PROBLEM REQUIREMENTS:
Write out the whole listing again, exactly.

SOURCE MATERIAL:
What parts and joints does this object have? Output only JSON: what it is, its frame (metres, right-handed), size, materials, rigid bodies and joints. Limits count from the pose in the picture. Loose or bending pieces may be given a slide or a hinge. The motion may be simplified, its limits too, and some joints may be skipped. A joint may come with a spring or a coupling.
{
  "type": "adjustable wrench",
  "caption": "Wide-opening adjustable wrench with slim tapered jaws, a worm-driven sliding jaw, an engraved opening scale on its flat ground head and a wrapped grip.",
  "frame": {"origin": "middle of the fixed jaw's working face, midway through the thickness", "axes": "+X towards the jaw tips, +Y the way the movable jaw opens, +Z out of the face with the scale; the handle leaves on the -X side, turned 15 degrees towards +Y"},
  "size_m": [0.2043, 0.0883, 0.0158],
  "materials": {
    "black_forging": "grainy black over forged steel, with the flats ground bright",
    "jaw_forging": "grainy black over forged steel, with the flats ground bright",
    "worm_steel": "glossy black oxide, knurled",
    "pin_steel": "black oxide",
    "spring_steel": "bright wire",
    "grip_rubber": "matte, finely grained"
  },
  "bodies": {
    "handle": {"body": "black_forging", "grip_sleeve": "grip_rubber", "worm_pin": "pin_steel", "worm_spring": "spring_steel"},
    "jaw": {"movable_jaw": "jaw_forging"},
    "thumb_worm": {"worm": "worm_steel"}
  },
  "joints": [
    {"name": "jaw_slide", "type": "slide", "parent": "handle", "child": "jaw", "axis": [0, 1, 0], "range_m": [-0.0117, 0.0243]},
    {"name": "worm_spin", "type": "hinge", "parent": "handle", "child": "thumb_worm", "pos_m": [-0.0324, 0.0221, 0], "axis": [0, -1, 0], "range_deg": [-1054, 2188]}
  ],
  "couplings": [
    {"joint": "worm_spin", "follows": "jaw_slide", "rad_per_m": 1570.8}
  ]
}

SOLUTION TO THE PROBLEM:
What parts and joints does this object have? Output only JSON: what it is, its frame (metres, right-handed), size, materials, rigid bodies and joints. Limits count from the pose in the picture. Loose or bending pieces may be given a slide or a hinge. The motion may be simplified, its limits too, and some joints may be skipped. A joint may come with a spring or a coupling.
{
  "type": "adjustable wrench",
  "caption": "Wide-opening adjustable wrench with slim tapered jaws, a worm-driven sliding jaw, an engraved opening scale on its flat ground head and a wrapped grip.",
  "frame": {"origin": "middle of the fixed jaw's working face, midway through the thickness", "axes": "+X towards the jaw tips, +Y the way the movable jaw opens, +Z out of the face with the scale; the handle leaves on the -X side, turned 15 degrees towards +Y"},
  "size_m": [0.2043, 0.0883, 0.0158],
  "materials": {
    "black_forging": "grainy black over forged steel, with the flats ground bright",
    "jaw_forging": "grainy black over forged steel, with the flats ground bright",
    "worm_steel": "glossy black oxide, knurled",
    "pin_steel": "black oxide",
    "spring_steel": "bright wire",
    "grip_rubber": "matte, finely grained"
  },
  "bodies": {
    "handle": {"body": "black_forging", "grip_sleeve": "grip_rubber", "worm_pin": "pin_steel", "worm_spring": "spring_steel"},
    "jaw": {"movable_jaw": "jaw_forging"},
    "thumb_worm": {"worm": "worm_steel"}
  },
  "joints": [
    {"name": "jaw_slide", "type": "slide", "parent": "handle", "child": "jaw", "axis": [0, 1, 0], "range_m": [-0.0117, 0.0243]},
    {"name": "worm_spin", "type": "hinge", "parent": "handle", "child": "thumb_worm", "pos_m": [-0.0324, 0.0221, 0], "axis": [0, -1, 0], "range_deg": [-1054, 2188]}
  ],
  "couplings": [
    {"joint": "worm_spin", "follows": "jaw_slide", "rad_per_m": 1570.8}
  ]
}